Zeus insists on dignity for the dead man. He has a message sent to the brutal victor: Hector is to be given his full funeral rites. The old king of Troy, Priam, secretly travels across the windy plain and presents himself to Achilles, to whom he offers rich presents. For once the Greek warrior behaves nobly. He recognizes Priam’s grief for his son as being of the same depth and character as his own father’s love and misery for himself, seeing that he will not return home for burial.

The two mourners share supper. This is important, for it signifies that Achilles has recognized Priam as his guest, a sacrosanct relationship sealed with gifts. In return for those he brought, the king has received Hector’s body. They weep together in shared grief. Achilles says: “We men are wretched things, and the gods, who have no cares themselves, have woven sorrow into the very pattern of our lives.” Alongside their ruthless rivalries, their sociopathically sunny egoism, Greeks understand very well the tragedy of the human condition. Life is ephemeral and filled with pain.

Homer writes elsewhere, in justly famous lines:

Men in their generations are like the leaves of the trees. The wind blows and one year’s leaves are scattered on the ground, but the trees burst into bud and put on fresh ones when the spring comes round. In the same way one generation flourishes and another nears its end.
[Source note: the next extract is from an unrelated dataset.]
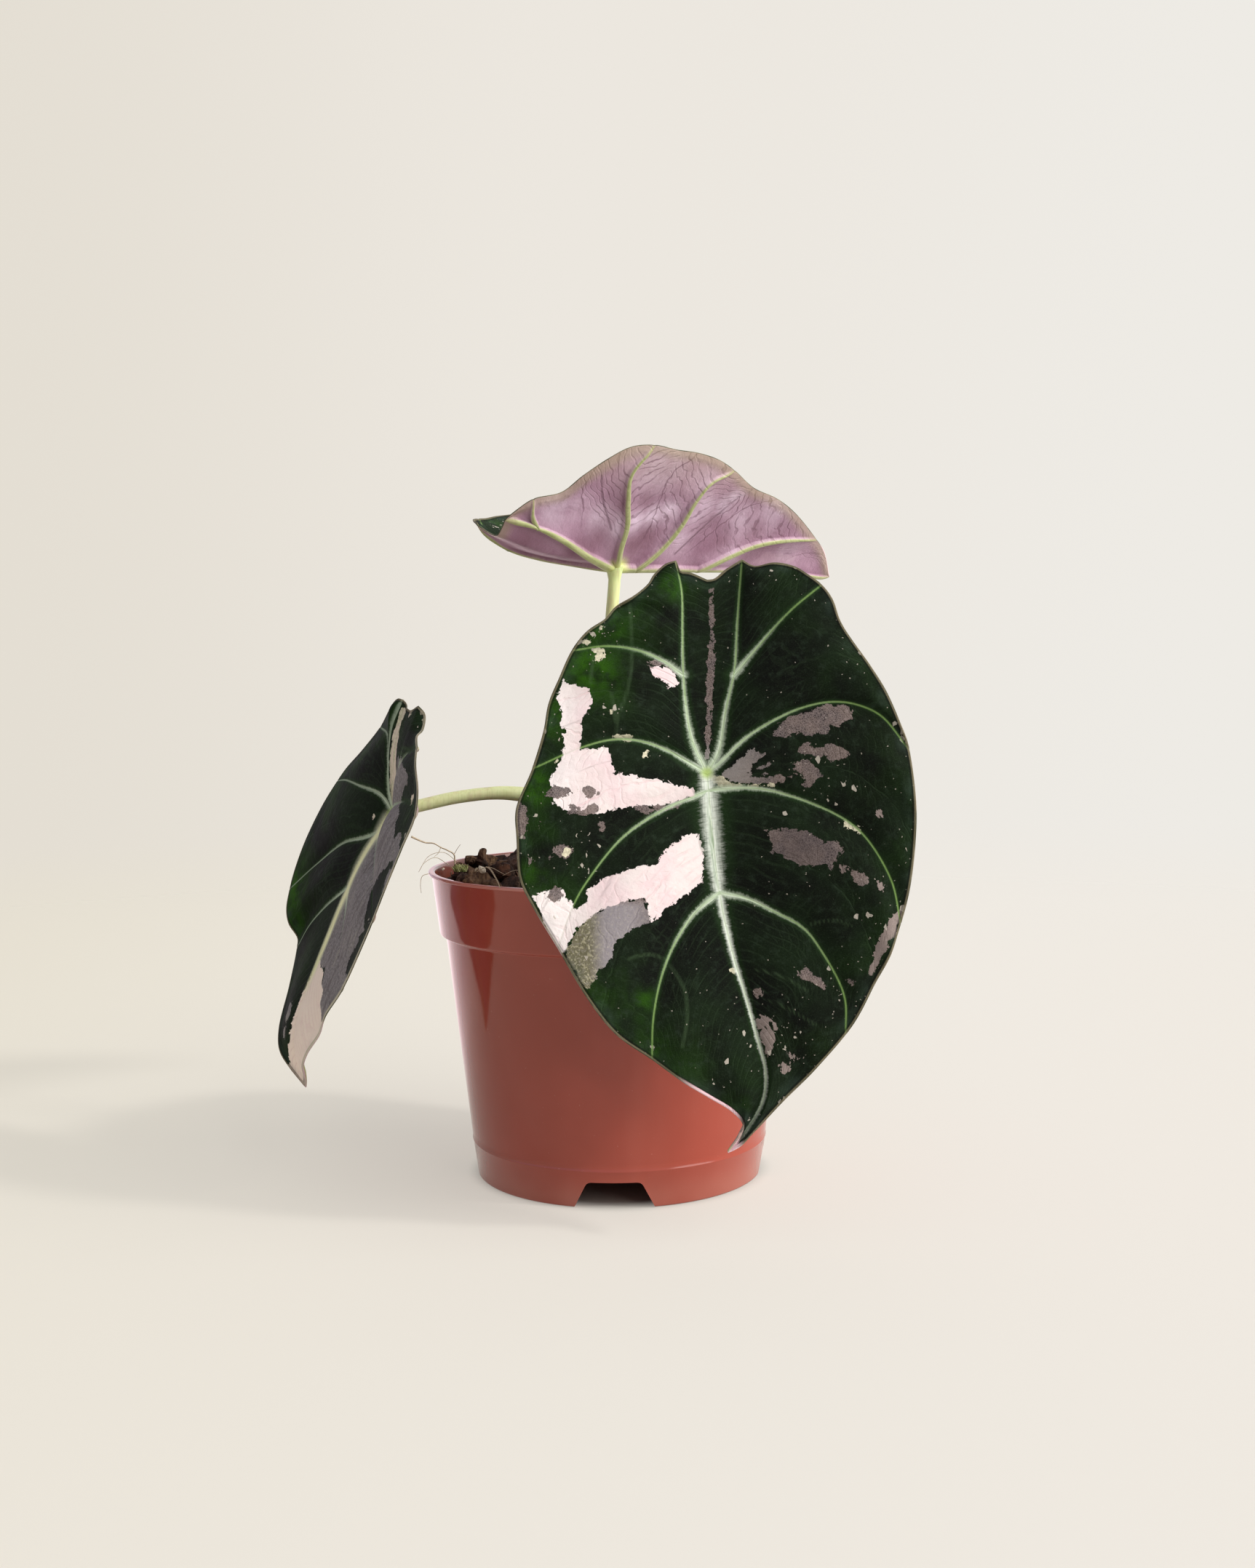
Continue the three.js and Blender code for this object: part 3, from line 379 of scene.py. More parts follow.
# What each blade wears, in mm on the flat blade: rib half widths as mm along and half width,
# outlines of patches, thin pale lines, and soft spots as x, y, radius and strength
FRONT_LOOK = {
    "seed": 0,
    "midrib_half": [
        (0, 2.8), (6, 3.4), (23, 3.3), (32, 2.4), (36, 1.7), (47, 1.35), (62, 0.95), (108, 0.5),
    ],
    "costa_half": [(0, 2.2), (8, 1.5), (25, 0.95), (62, 0.5)],
    "vein_half": [(0, 1.7), (8, 1.1), (22, 0.75), (38, 0.5), (60, 0.32)],
    "pink": [
        [
            (-40.5, 26.5), (-42.5, 21), (-41, 17.5), (-40.5, 10), (-41, 5), (-45, -2), (-44, -8),
            (-40, -11), (-31.5, -11.5), (-29.5, -11.5), (-26.5, -10), (-11.5, -9), (-3.5, -6.5),
            (-4.5, -4.5), (-14.5, -2), (-26.5, 0), (-28.5, 7), (-36, 6.5), (-36, 14.5), (-33.5, 17.5),
            (-32.5, 20.5), (-33.5, 24), (-39.5, 25),
        ],
        [
            (-15.7, 30), (-13, 30.7), (-10.2, 29.8), (-8.2, 27.8), (-7.3, 25.3), (-10, 24.3),
            (-12.5, 26), (-15, 28),
        ],
        [
            (-50, -34), (-46, -33), (-41.5, -32.5), (-40, -35.5), (-38, -35.5), (-38.5, -38),
            (-35, -36.5), (-34.5, -34.5), (-35, -33), (-31.5, -31), (-29.5, -29.5), (-26.5, -28.5),
            (-22.5, -27), (-17.5, -26), (-15.5, -26), (-11, -21), (-6, -17.5), (-3, -17), (-2.5, -21),
            (-1, -23.5), (-2, -31), (-8, -35), (-17, -42), (-18.5, -35), (-24.5, -36.5), (-31, -38.5),
            (-37.5, -43.5), (-40.5, -49), (-43, -52),
        ],
        [(13.2, -72.3), (15, -72.3), (16.7, -73.4), (15.5, -75.2), (14.3, -75)],
    ],
    "grey": [
        [(-44.5, -3.5), (-42, -3.5), (-39.5, -4), (-38.5, -6), (-41, -7), (-43, -7.5), (-46, -6.5)],
        [(-35.5, -4), (-34, -3.5), (-32, -4.5), (-31, -5.5), (-34, -7), (-36, -6)],
        [(-40.5, -11.5), (-38.5, -9), (-36.5, -10.5), (-32, -8.5), (-31, -10.5), (-34.5, -12.5)],
        [
            (-21.5, -9), (-17, -9.6), (-13, -9.3), (-10, -8.6), (-6, -7.2), (-5, -5.8), (-7.5, -9),
            (-11, -10.5), (-15, -11.2), (-18.5, -11.2), (-21, -10.2),
        ],
        [
            (-17, 31.6), (-14.5, 32.3), (-12, 31.7), (-9, 30.2), (-7.3, 28.2), (-8.2, 27.8),
            (-10.2, 29.8), (-13, 30.7), (-15.7, 30),
        ],
        [
            (-18.5, -35), (-24.5, -36.5), (-31, -38.5), (-37.5, -43.5), (-40.5, -49), (-40.5, -51.5),
            (-35, -60.5), (-32.5, -58), (-32, -55), (-30, -54), (-28, -51.5), (-27, -47.5), (-25, -46),
            (-22, -44), (-17, -42),
        ],
        [
            (2, 52.5), (2.8, 52.5), (2.6, 44), (2.9, 35), (2, 21.5), (0.7, 4), (-0.4, 4), (0, 21.5),
            (1, 35),
        ],
        [
            (18.3, 10), (20, 13), (23, 15), (27, 16.5), (30.5, 17.5), (35, 18.7), (38.5, 18.7),
            (41.3, 17), (41, 14), (38.5, 14.5), (37, 12), (35, 12.5), (34, 9.3), (30.5, 10.2),
            (29.5, 9.4), (26.5, 10.6), (24, 10), (20, 9.8),
        ],
        [
            (4, 0), (6, 0.5), (7.5, 2.5), (10, 4.2), (13, 6.5), (13.8, 7.4), (13.5, 5.5), (15, 5.2),
            (17.5, 5.2), (16, 4), (14, 3), (13, 2), (12, 0.5), (10, -1.2), (14, -1.5), (18, -1.5),
            (20.5, -0.3), (21.5, -0.5), (21.5, -3), (20, -2), (19.5, -3.6), (14, -3.6), (10, -3.2),
            (7, -3), (5, -1.6),
        ],
        [(13.5, 0.8), (15, 1.7), (17.5, 2.1), (16, 1), (14.5, 0.5)],
        [(11.3, -1), (12.3, -0.3), (12.8, -0.9)], [(15, -1.3), (16, -0.4), (17.2, -0.4), (16.5, -1.1)],
        [
            (25.5, 4.8), (26, 6.5), (27.5, 7.7), (28.5, 7.7), (30.5, 6.3), (32, 5.8), (33.5, 7),
            (35, 7.3), (37.5, 6.6), (39, 6), (39, 4.8), (40.8, 4), (38.5, 2.8), (36.5, 2.2),
            (34.5, 2.2), (33.5, 3.6), (32.5, 4.6), (31.5, 3.5), (30.5, 2), (29.8, 3.3), (30.3, 4.4),
            (28.5, 4.8), (27.5, 4.4),
        ],
        [
            (24.4, 2), (26, 3), (27.5, 3.6), (28.5, 2.6), (30, 2), (30.6, 0.5), (32, -0.4), (32.7, -2),
            (31, -2.6), (30, -3.6), (28, -4.7), (25.6, -4.5), (27, -3.9), (28.3, -3), (28, -2.1),
            (26.4, -2), (27, -1), (25.9, -0.5), (24, -1.6), (25.3, 0), (24.2, 0.5), (25.3, 1),
        ],
        [
            (15.3, -16), (18.5, -17), (21.5, -15.8), (27, -17), (30.5, -18.4), (32.5, -20.4),
            (36, -20.2), (37.8, -21.6), (37.5, -23.4), (36, -23), (34.5, -27.6), (32.5, -26.4),
            (28.5, -27), (26, -26.6), (23, -25), (20.5, -23.5), (16.3, -23.6), (18, -21), (17.5, -19),
        ],
        [(36, -27), (39, -27.5), (38.5, -29.5), (36.5, -29)],
        [(39.5, -28.5), (42.5, -29), (44.5, -31.5), (43, -32.5), (40, -31)],
        [(46.5, -31), (49, -31.5), (48.5, -33.5), (46.5, -32.5)],
        [(47, -11.5), (49, -12), (49, -14), (47, -13)],
        [
            (55, -38), (50, -41.5), (48.5, -45), (46.5, -48.5), (44, -58), (46, -56.5), (48, -52.5),
            (53, -43),
        ],
        [(24, -56.2), (27, -55), (29, -57.3), (32.2, -59.3), (31.7, -61), (28, -59.2), (25.5, -58.2)],
        [(37.5, -58.5), (40.5, -59), (39.5, -60.5)],
        [(12, -61.3), (14, -60.8), (14.6, -62.5), (13, -64), (12, -63)],
        [(12, -69.5), (14.5, -68.3), (17.5, -69.5), (18.2, -71.2), (15, -70.8)],
        [
            (13, -71), (14, -71.5), (16, -72), (17.5, -73), (18.2, -74), (17.5, -76), (16.7, -79),
            (15.5, -80.2), (14.8, -78), (14, -75.5), (13.3, -73.5),
        ],
        [(21.5, -78), (24, -79), (26, -80), (24, -80.6), (22, -79.6)],
        [(-55, -7.5), (-51, -9.5), (-51.5, -14.5), (-51.5, -19.5), (-54, -17.5)],
        [(-44, -21), (-41, -20), (-38.5, -21.5), (-39.5, -24), (-42.5, -24)],
        [
            (-46.2, -35), (-45.4, -33.3), (-43.5, -32), (-42.2, -32.4), (-41.2, -34.5), (-42.5, -36),
            (-44.5, -36),
        ],
        [(-46, -22.5), (-44, -23.5), (-45, -25)], [(-51.5, -23.5), (-49.5, -24.5), (-50.5, -26)],
        [(-48, -14), (-47, -14.5), (-47.5, -16.5)],
        [(-32, -14), (-30.5, -13), (-29, -14.5), (-30.5, -16.5)],
        [(19.5, -81.3), (21, -82.3), (22.3, -84), (20, -85.4), (18.8, -83.5)],
    ],
    "cream": [
        [(5.5, -55), (7, -54.5), (7.5, -56.5), (6, -57.5)],
        [
            (0.5, 0), (4, -1), (7, -2.8), (10, -3.4), (19, -3.6), (19, -4.2), (6, -4.3), (3, -3.6),
            (1.2, -1.8),
        ],
        [(-31.5, 33), (-30.5, 34.7), (-29.3, 34.7), (-29, 33), (-30.4, 31), (-31.6, 30.8)],
        [(-35.2, 37), (-34, 37.8), (-33.2, 37.6), (-33.4, 36.2)],
        [(-30.6, 40.3), (-29.8, 41.8), (-28.8, 42), (-29.6, 40.2)],
        [(-18.3, 4.3), (-17.5, 6.2), (-16.4, 6.7), (-16.6, 4.6)],
        [(-32.6, 35.3), (-30.3, 35.2), (-31.6, 34)], [(-43.3, 3.2), (-42, 4.8), (-41.8, 2.8)],
        [(-27.7, 17.4), (-26.4, 18.7), (-26, 17.8), (-27, 16.3)],
        [(38.5, -14.5), (43.5, -16.5), (43, -18), (38.5, -16.5)],
        [(-26.5, 10.5), (-23.5, 11.5), (-21, 10.5), (-22, 9), (-25, 9.5)],
        [(-40.5, -20.8), (-39, -21.5), (-39.5, -23.5), (-41.5, -23)],
    ],
    "thin_lines": [
        [(-21.5, 49), (-21, 35), (-21.5, 28), (-23, 21.5), (-25, 16.5), (-26, 11)],
        [(-32, 33), (-33, 25.5)], [(-27, 22.5), (-26, 14.5)],
        [(-11.5, -54), (-9.5, -57), (-7.5, -61), (-7, -69), (-8.5, -76.5)],
        [(-23, -52), (-19.5, -51), (-16, -51), (-12.5, -52.5)],
        [(28.5, -43), (34.5, -42), (39.5, -43.5)], [(13, -55.5), (20, -57.5), (27, -61.5)],
        [(16.5, -64), (22.5, -67), (29, -71)],
    ],
    "green": [
        (-33, 29, 8, 1), (-28, 41, 7, 0.7), (-9, 53.5, 4, 0.7), (-49, -4, 5, 0.9),
        (-18.5, -63.5, 3, 0.6), (-16.5, -77, 3, 0.6), (-44, 16, 6, 0.7), (-50, -28, 4, 0.5),
        (-27, 22, 5, 0.4), (6, -94, 4, 0.3),
    ],
    "dim": [(25, -22, 10, 1), (32, -22, 6, 0.8)],
    "flecks": [
        (-32, 38, 8, 0.8), (16, -31, 5, 0.5), (-36, -22, 6, 0.8), (46, 30, 8, 0.3), (34, 0, 9, 0.6),
        (50, -40, 8, 0.6), (20, -74, 8, 0.6), (-27, 15, 4, 0.4), (40, -64, 7, 0.8), (30, -58, 6, 0.4),
    ],
}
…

After a night’s sleep, Priam and Achilles part and go their ways. Both know what destiny has in store for them. The king buries his son. Here the Iliad comes to an end, but what has been predicted comes to pass. Soon Achilles is shot dead by an arrow from Paris’s bow. He does not live to take part in the fall of Troy, which is brought about by cunning rather than courage.

The Greeks pretend to abandon the siege and sail away. They leave behind a huge wooden horse, as an offering to the gods. The foolish Trojans drag it inside the city and celebrate the end of the war. But, of course, the horse contains a body of armed men. In the middle of the night they emerge and let the Greek army into the city. Troy falls and is destroyed. Priam is slaughtered by the son of Achilles.

Helen goes back to Sparta.

Homer hints broadly that the Trojan War achieved little. Too many brave men have died. And the argumentative family on Olympus moves on to other topics. Deities who took different sides of the argument, the sea god Poseidon and Apollo, decide to destroy the great defensive wall the Greeks erected around their ships. It had been built without the mandate of heaven.

Now that Troy has gone and “all the best of the Trojans were dead, and many of the Greeks too, though some were left,” all that remains is this massive fortification. The gods turn against it the united waters of all the rivers in the area. Zeus the sky god lends a hand by raining continuously. After nine days the wall and its foundations have been washed out to sea. Poseidon then covers the wide beach again with sand and turns the rivers back to their old courses.

It is as if nothing had ever happened on that bloodstained shore. Had Helen been worth it? What had Hector, Achilles, and all the others really died for? To most Greeks the answer was obvious. Whatever their pointless ostensible purpose, brave deeds conferred glory in and for themselves. No other rationale was needed. From a vantage point in the underworld valor brought no practical benefits.